TASK INSTRUCTIONS
Send back all the data below, exactly as given.

PROVIDED DATA
######
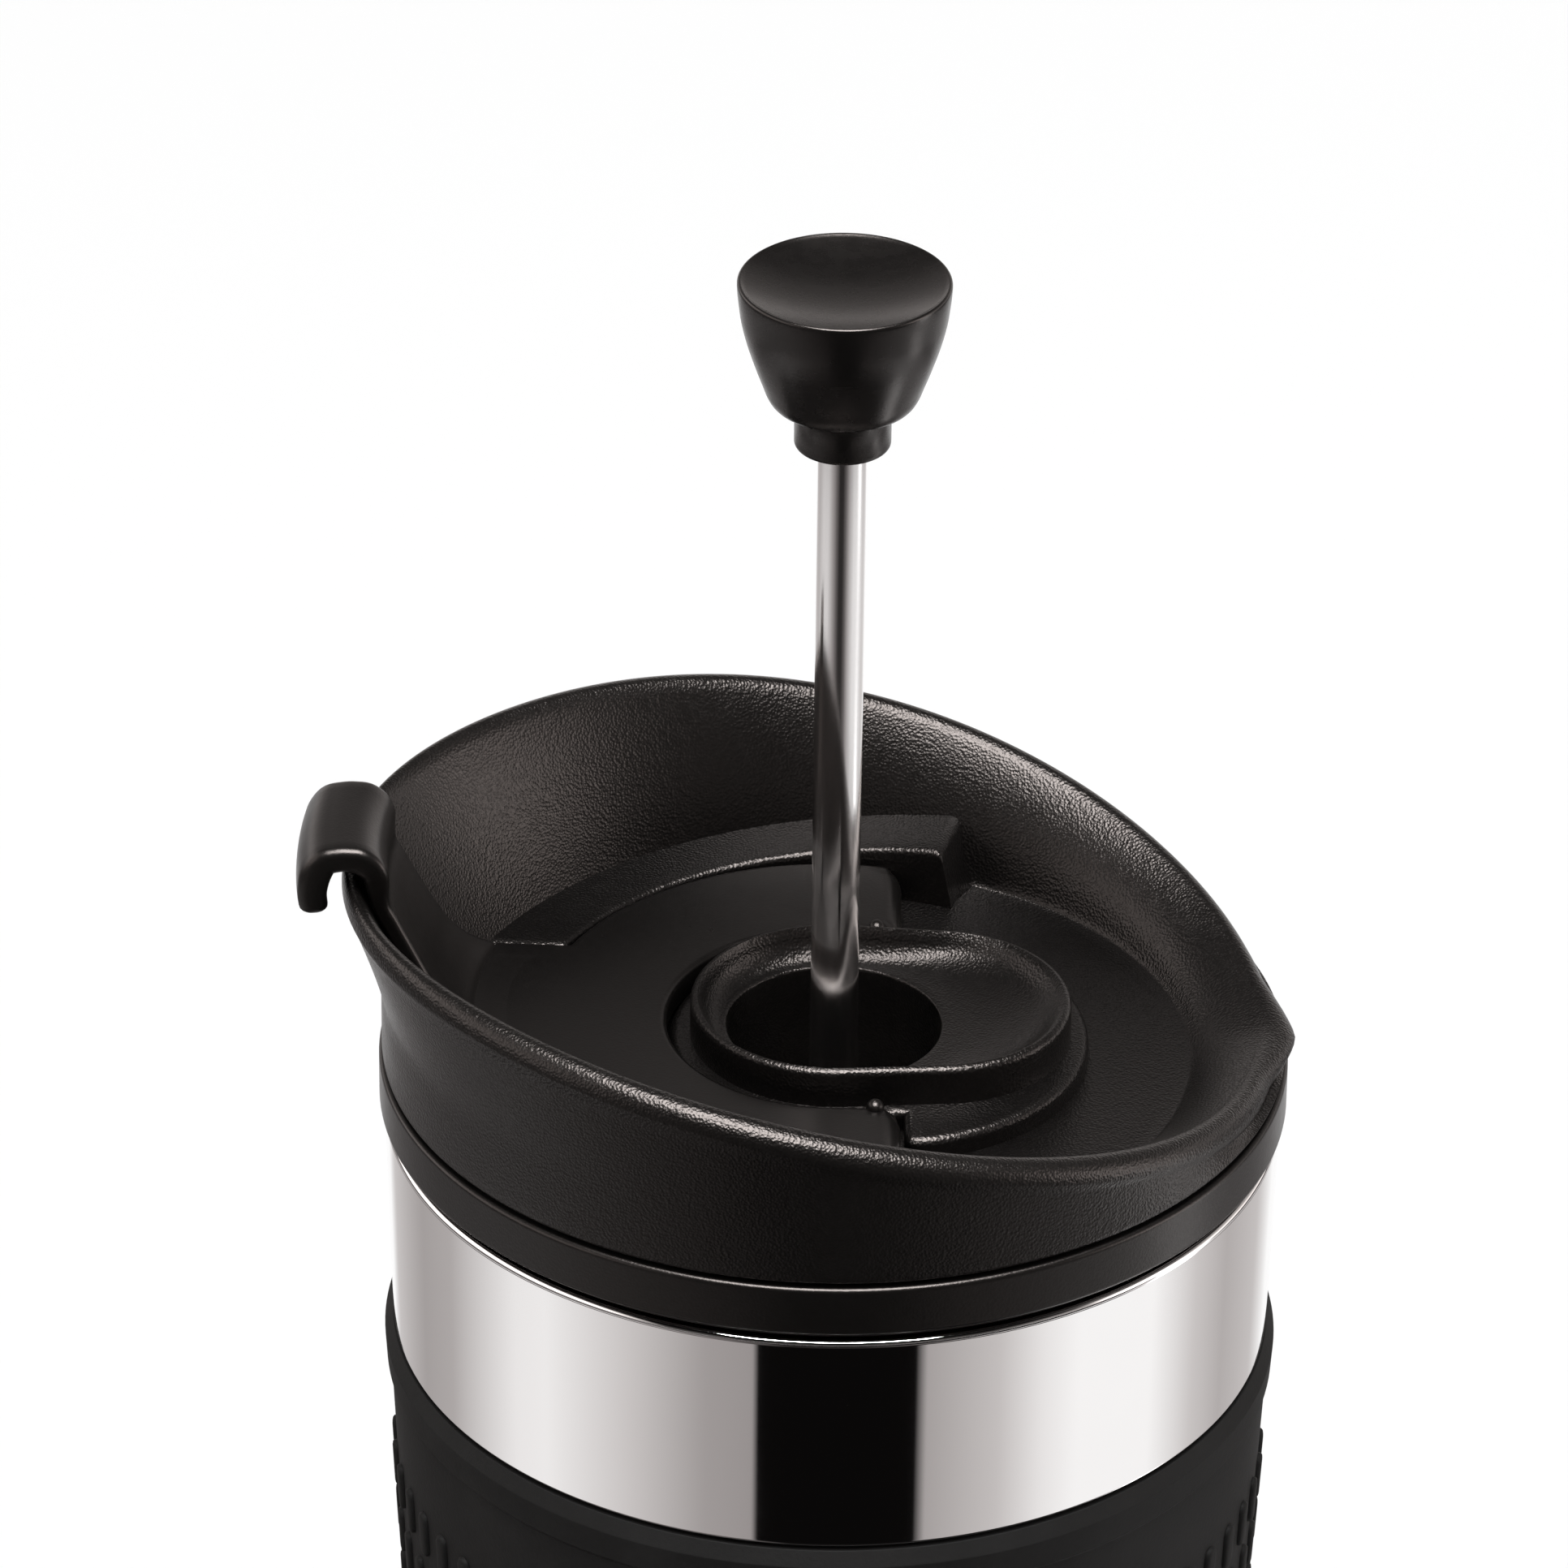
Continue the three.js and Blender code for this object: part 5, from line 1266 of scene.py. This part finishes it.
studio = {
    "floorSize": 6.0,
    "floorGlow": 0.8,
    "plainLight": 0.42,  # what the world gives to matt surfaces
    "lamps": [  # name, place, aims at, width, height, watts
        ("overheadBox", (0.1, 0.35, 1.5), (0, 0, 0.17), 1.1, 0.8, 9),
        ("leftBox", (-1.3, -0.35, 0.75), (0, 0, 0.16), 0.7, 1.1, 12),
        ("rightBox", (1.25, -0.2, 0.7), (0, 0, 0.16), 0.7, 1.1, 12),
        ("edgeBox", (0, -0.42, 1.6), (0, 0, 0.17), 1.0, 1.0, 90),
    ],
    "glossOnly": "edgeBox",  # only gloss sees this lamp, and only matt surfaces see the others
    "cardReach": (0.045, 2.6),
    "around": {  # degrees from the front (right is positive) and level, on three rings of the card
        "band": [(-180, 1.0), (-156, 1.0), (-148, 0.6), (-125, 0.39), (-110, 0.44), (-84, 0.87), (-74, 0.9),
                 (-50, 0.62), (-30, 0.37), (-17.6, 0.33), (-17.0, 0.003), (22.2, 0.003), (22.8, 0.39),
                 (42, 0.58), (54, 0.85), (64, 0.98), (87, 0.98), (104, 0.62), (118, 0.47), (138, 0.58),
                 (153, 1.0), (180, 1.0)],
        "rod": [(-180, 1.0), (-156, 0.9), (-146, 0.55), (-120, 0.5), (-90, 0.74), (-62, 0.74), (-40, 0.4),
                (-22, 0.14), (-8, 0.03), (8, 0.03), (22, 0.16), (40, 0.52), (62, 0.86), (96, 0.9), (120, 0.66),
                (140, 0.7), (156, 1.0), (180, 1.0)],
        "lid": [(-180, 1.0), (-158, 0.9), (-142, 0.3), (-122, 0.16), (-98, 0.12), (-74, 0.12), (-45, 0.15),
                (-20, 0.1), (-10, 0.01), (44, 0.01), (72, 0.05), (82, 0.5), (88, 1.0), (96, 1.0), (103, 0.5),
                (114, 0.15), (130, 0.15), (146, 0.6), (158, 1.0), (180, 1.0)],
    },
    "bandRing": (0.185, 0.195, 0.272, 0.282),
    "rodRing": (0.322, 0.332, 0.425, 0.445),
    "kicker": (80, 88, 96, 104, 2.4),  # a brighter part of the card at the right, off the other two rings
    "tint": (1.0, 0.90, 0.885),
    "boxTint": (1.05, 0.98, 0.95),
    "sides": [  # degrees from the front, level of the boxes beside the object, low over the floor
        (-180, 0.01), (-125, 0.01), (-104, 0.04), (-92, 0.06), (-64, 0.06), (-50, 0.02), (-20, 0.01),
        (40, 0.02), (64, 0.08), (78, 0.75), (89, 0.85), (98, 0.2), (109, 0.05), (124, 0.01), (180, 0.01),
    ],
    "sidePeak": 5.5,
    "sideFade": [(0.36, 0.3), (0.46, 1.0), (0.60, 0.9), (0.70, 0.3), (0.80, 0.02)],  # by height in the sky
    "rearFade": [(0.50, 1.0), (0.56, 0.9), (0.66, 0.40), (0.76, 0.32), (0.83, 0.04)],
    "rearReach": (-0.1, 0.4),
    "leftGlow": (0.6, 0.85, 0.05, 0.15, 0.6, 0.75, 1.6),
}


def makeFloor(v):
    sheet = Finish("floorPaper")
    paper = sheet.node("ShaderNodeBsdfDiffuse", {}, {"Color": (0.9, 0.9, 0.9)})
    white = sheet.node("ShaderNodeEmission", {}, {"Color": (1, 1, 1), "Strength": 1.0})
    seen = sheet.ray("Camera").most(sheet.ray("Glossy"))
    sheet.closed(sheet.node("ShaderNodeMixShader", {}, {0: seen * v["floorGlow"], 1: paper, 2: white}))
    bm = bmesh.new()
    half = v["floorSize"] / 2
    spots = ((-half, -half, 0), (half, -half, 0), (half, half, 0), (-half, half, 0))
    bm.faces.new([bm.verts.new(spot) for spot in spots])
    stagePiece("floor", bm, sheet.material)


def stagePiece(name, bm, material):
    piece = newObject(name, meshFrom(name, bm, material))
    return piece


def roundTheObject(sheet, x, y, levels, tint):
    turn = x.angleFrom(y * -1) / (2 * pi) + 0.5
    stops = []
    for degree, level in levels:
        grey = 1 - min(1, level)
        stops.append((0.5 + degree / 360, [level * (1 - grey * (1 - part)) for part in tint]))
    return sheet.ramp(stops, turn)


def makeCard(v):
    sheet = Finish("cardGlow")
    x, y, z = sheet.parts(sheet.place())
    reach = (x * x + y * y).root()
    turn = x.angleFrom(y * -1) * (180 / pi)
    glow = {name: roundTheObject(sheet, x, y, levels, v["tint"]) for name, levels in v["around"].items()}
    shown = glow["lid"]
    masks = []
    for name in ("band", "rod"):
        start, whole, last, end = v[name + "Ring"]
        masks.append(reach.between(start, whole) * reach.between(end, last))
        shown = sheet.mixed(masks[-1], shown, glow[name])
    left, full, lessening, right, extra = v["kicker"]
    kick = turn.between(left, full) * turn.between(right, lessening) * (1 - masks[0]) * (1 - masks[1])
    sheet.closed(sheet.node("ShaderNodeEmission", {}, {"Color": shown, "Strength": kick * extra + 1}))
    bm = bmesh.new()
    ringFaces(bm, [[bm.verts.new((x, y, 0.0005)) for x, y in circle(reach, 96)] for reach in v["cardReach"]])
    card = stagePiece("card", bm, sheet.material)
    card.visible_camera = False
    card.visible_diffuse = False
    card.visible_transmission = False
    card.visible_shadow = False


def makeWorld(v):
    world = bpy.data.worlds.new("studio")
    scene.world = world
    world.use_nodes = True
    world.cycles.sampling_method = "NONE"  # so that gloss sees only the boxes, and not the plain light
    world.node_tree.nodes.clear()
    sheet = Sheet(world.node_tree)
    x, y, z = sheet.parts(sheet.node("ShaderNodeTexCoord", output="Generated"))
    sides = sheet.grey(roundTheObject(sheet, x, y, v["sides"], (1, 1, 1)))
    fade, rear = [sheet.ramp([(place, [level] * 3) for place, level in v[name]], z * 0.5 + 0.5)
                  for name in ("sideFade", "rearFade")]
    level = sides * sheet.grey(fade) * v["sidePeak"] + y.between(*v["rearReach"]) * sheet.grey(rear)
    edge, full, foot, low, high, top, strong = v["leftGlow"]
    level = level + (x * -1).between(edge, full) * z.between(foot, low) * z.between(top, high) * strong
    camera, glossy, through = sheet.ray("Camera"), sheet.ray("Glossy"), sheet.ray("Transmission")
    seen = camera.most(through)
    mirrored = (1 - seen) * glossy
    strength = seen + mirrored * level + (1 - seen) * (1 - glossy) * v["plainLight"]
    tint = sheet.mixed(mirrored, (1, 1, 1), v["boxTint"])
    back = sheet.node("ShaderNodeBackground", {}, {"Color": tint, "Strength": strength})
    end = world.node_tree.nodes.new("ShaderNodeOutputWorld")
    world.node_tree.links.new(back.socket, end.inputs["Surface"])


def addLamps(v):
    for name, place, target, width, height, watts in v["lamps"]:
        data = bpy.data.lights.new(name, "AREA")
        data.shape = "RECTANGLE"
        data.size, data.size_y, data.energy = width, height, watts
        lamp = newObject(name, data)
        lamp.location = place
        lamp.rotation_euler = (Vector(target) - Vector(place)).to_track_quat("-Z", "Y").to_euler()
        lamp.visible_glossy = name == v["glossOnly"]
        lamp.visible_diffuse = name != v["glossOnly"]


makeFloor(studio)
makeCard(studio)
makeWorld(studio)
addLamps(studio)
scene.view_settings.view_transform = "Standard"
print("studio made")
######
EXERCISE RESULT
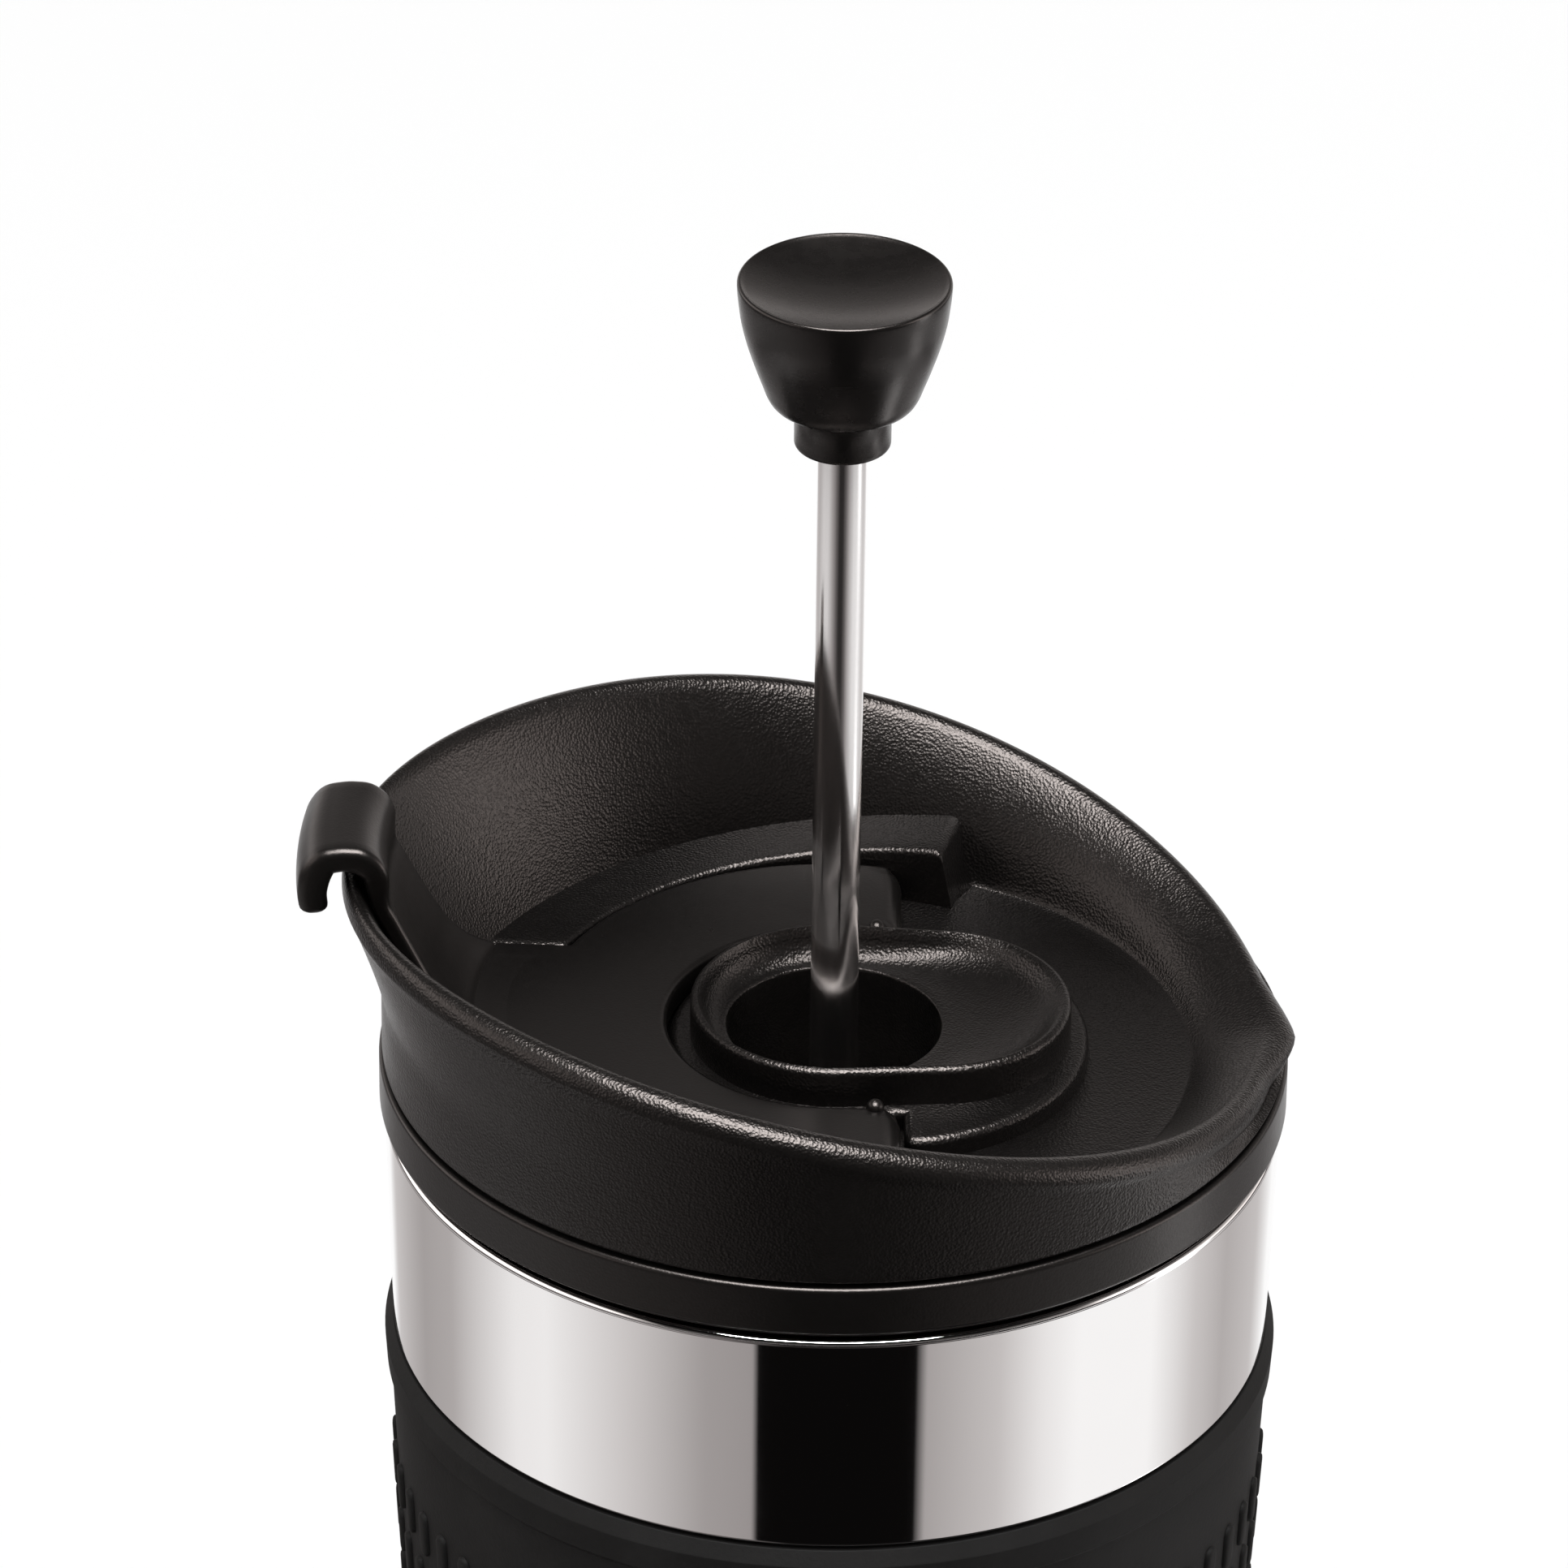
Continue the three.js and Blender code for this object: part 5, from line 1266 of scene.py. This part finishes it.
studio = {
    "floorSize": 6.0,
    "floorGlow": 0.8,
    "plainLight": 0.42,  # what the world gives to matt surfaces
    "lamps": [  # name, place, aims at, width, height, watts
        ("overheadBox", (0.1, 0.35, 1.5), (0, 0, 0.17), 1.1, 0.8, 9),
        ("leftBox", (-1.3, -0.35, 0.75), (0, 0, 0.16), 0.7, 1.1, 12),
        ("rightBox", (1.25, -0.2, 0.7), (0, 0, 0.16), 0.7, 1.1, 12),
        ("edgeBox", (0, -0.42, 1.6), (0, 0, 0.17), 1.0, 1.0, 90),
    ],
    "glossOnly": "edgeBox",  # only gloss sees this lamp, and only matt surfaces see the others
    "cardReach": (0.045, 2.6),
    "around": {  # degrees from the front (right is positive) and level, on three rings of the card
        "band": [(-180, 1.0), (-156, 1.0), (-148, 0.6), (-125, 0.39), (-110, 0.44), (-84, 0.87), (-74, 0.9),
                 (-50, 0.62), (-30, 0.37), (-17.6, 0.33), (-17.0, 0.003), (22.2, 0.003), (22.8, 0.39),
                 (42, 0.58), (54, 0.85), (64, 0.98), (87, 0.98), (104, 0.62), (118, 0.47), (138, 0.58),
                 (153, 1.0), (180, 1.0)],
        "rod": [(-180, 1.0), (-156, 0.9), (-146, 0.55), (-120, 0.5), (-90, 0.74), (-62, 0.74), (-40, 0.4),
                (-22, 0.14), (-8, 0.03), (8, 0.03), (22, 0.16), (40, 0.52), (62, 0.86), (96, 0.9), (120, 0.66),
                (140, 0.7), (156, 1.0), (180, 1.0)],
        "lid": [(-180, 1.0), (-158, 0.9), (-142, 0.3), (-122, 0.16), (-98, 0.12), (-74, 0.12), (-45, 0.15),
                (-20, 0.1), (-10, 0.01), (44, 0.01), (72, 0.05), (82, 0.5), (88, 1.0), (96, 1.0), (103, 0.5),
                (114, 0.15), (130, 0.15), (146, 0.6), (158, 1.0), (180, 1.0)],
    },
    "bandRing": (0.185, 0.195, 0.272, 0.282),
    "rodRing": (0.322, 0.332, 0.425, 0.445),
    "kicker": (80, 88, 96, 104, 2.4),  # a brighter part of the card at the right, off the other two rings
    "tint": (1.0, 0.90, 0.885),
    "boxTint": (1.05, 0.98, 0.95),
    "sides": [  # degrees from the front, level of the boxes beside the object, low over the floor
        (-180, 0.01), (-125, 0.01), (-104, 0.04), (-92, 0.06), (-64, 0.06), (-50, 0.02), (-20, 0.01),
        (40, 0.02), (64, 0.08), (78, 0.75), (89, 0.85), (98, 0.2), (109, 0.05), (124, 0.01), (180, 0.01),
    ],
    "sidePeak": 5.5,
    "sideFade": [(0.36, 0.3), (0.46, 1.0), (0.60, 0.9), (0.70, 0.3), (0.80, 0.02)],  # by height in the sky
    "rearFade": [(0.50, 1.0), (0.56, 0.9), (0.66, 0.40), (0.76, 0.32), (0.83, 0.04)],
    "rearReach": (-0.1, 0.4),
    "leftGlow": (0.6, 0.85, 0.05, 0.15, 0.6, 0.75, 1.6),
}


def makeFloor(v):
    sheet = Finish("floorPaper")
    paper = sheet.node("ShaderNodeBsdfDiffuse", {}, {"Color": (0.9, 0.9, 0.9)})
    white = sheet.node("ShaderNodeEmission", {}, {"Color": (1, 1, 1), "Strength": 1.0})
    seen = sheet.ray("Camera").most(sheet.ray("Glossy"))
    sheet.closed(sheet.node("ShaderNodeMixShader", {}, {0: seen * v["floorGlow"], 1: paper, 2: white}))
    bm = bmesh.new()
    half = v["floorSize"] / 2
    spots = ((-half, -half, 0), (half, -half, 0), (half, half, 0), (-half, half, 0))
    bm.faces.new([bm.verts.new(spot) for spot in spots])
    stagePiece("floor", bm, sheet.material)


def stagePiece(name, bm, material):
    piece = newObject(name, meshFrom(name, bm, material))
    return piece


def roundTheObject(sheet, x, y, levels, tint):
    turn = x.angleFrom(y * -1) / (2 * pi) + 0.5
    stops = []
    for degree, level in levels:
        grey = 1 - min(1, level)
        stops.append((0.5 + degree / 360, [level * (1 - grey * (1 - part)) for part in tint]))
    return sheet.ramp(stops, turn)


def makeCard(v):
    sheet = Finish("cardGlow")
    x, y, z = sheet.parts(sheet.place())
    reach = (x * x + y * y).root()
    turn = x.angleFrom(y * -1) * (180 / pi)
    glow = {name: roundTheObject(sheet, x, y, levels, v["tint"]) for name, levels in v["around"].items()}
    shown = glow["lid"]
    masks = []
    for name in ("band", "rod"):
        start, whole, last, end = v[name + "Ring"]
        masks.append(reach.between(start, whole) * reach.between(end, last))
        shown = sheet.mixed(masks[-1], shown, glow[name])
    left, full, lessening, right, extra = v["kicker"]
    kick = turn.between(left, full) * turn.between(right, lessening) * (1 - masks[0]) * (1 - masks[1])
    sheet.closed(sheet.node("ShaderNodeEmission", {}, {"Color": shown, "Strength": kick * extra + 1}))
    bm = bmesh.new()
    ringFaces(bm, [[bm.verts.new((x, y, 0.0005)) for x, y in circle(reach, 96)] for reach in v["cardReach"]])
    card = stagePiece("card", bm, sheet.material)
    card.visible_camera = False
    card.visible_diffuse = False
    card.visible_transmission = False
    card.visible_shadow = False


def makeWorld(v):
    world = bpy.data.worlds.new("studio")
    scene.world = world
    world.use_nodes = True
    world.cycles.sampling_method = "NONE"  # so that gloss sees only the boxes, and not the plain light
    world.node_tree.nodes.clear()
    sheet = Sheet(world.node_tree)
    x, y, z = sheet.parts(sheet.node("ShaderNodeTexCoord", output="Generated"))
    sides = sheet.grey(roundTheObject(sheet, x, y, v["sides"], (1, 1, 1)))
    fade, rear = [sheet.ramp([(place, [level] * 3) for place, level in v[name]], z * 0.5 + 0.5)
                  for name in ("sideFade", "rearFade")]
    level = sides * sheet.grey(fade) * v["sidePeak"] + y.between(*v["rearReach"]) * sheet.grey(rear)
    edge, full, foot, low, high, top, strong = v["leftGlow"]
    level = level + (x * -1).between(edge, full) * z.between(foot, low) * z.between(top, high) * strong
    camera, glossy, through = sheet.ray("Camera"), sheet.ray("Glossy"), sheet.ray("Transmission")
    seen = camera.most(through)
    mirrored = (1 - seen) * glossy
    strength = seen + mirrored * level + (1 - seen) * (1 - glossy) * v["plainLight"]
    tint = sheet.mixed(mirrored, (1, 1, 1), v["boxTint"])
    back = sheet.node("ShaderNodeBackground", {}, {"Color": tint, "Strength": strength})
    end = world.node_tree.nodes.new("ShaderNodeOutputWorld")
    world.node_tree.links.new(back.socket, end.inputs["Surface"])


def addLamps(v):
    for name, place, target, width, height, watts in v["lamps"]:
        data = bpy.data.lights.new(name, "AREA")
        data.shape = "RECTANGLE"
        data.size, data.size_y, data.energy = width, height, watts
        lamp = newObject(name, data)
        lamp.location = place
        lamp.rotation_euler = (Vector(target) - Vector(place)).to_track_quat("-Z", "Y").to_euler()
        lamp.visible_glossy = name == v["glossOnly"]
        lamp.visible_diffuse = name != v["glossOnly"]


makeFloor(studio)
makeCard(studio)
makeWorld(studio)
addLamps(studio)
scene.view_settings.view_transform = "Standard"
print("studio made")